Golod, too, imagined a future in which Compass’ platform can make market-specific, town-specific, recommendations to agents, on behalf of their clients. The platform will know that 70 percent of the time a listing at a certain address is shared, the client will ask if dogs are allowed. With that sort of insight, the agent can preemptively let the client know the answer beforehand.
“That level of insight is going to be very hard for agents who don’t have that to compete against,” Golod said. “It’s this concept of mirroring technology with the human intellectual capital of the agent and putting them together.”
Ipeirotis said his fascination with what’s possible at Compass, comes from the combination of humans and machines when humans are experts at what they do and bring a lot of domain knowledge. There’s been some fear in the industry that automation is coming for agents, but Ipeirotis laughs when you ask him about agents disappearing thanks to AI-powered tech.
“I think many many people overstate the extent which things are automated,” Ipeirotis said, before noting that even Google has 50,000 people working to fix the outcomes of machine learning processes.
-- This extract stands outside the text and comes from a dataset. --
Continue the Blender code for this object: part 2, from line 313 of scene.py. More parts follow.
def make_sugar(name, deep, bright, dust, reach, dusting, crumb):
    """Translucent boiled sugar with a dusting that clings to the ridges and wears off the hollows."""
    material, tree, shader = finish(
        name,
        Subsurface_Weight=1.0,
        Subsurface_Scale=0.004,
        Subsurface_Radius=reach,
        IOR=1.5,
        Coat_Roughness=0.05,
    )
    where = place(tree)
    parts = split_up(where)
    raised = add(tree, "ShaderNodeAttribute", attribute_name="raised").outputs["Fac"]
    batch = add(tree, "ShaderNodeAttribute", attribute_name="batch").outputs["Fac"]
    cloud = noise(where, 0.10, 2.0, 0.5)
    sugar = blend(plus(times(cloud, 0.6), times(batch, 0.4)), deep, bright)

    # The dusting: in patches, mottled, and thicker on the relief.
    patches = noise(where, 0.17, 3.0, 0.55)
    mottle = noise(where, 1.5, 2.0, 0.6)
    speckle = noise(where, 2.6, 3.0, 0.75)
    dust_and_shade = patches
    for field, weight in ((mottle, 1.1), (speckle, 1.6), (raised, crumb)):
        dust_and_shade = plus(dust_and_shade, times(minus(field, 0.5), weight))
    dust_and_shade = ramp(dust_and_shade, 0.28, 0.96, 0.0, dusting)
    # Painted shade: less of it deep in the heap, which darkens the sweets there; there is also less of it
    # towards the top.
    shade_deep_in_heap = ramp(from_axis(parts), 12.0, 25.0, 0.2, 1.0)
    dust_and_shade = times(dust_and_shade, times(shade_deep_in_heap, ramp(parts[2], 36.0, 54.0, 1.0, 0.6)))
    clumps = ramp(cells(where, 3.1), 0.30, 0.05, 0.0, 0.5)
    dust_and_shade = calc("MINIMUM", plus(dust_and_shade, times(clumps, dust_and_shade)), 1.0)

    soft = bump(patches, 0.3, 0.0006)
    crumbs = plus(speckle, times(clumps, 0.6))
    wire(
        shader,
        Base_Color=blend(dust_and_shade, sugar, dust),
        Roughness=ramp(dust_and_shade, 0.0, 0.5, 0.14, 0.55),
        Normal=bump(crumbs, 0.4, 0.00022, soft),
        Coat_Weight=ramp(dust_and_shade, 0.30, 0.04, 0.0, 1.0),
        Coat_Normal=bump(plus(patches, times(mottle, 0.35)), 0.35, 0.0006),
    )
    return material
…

Provost is also clear that his team is building technology to make agents better at doing their job. The places where automation is replacing humans are places where the error costs are low, which is not the real estate industry.
“There’s things that they just don’t want to be spending a lot of [time on],” Provost said. “Should they be spending a whole day, or two days, making up a comparative market analysis presentation, or could they be spending two hours on it?
“Similarly, how do I deal with all these contacts I have in an efficient manner?” Provost said. “That’s what we have been focusing on.”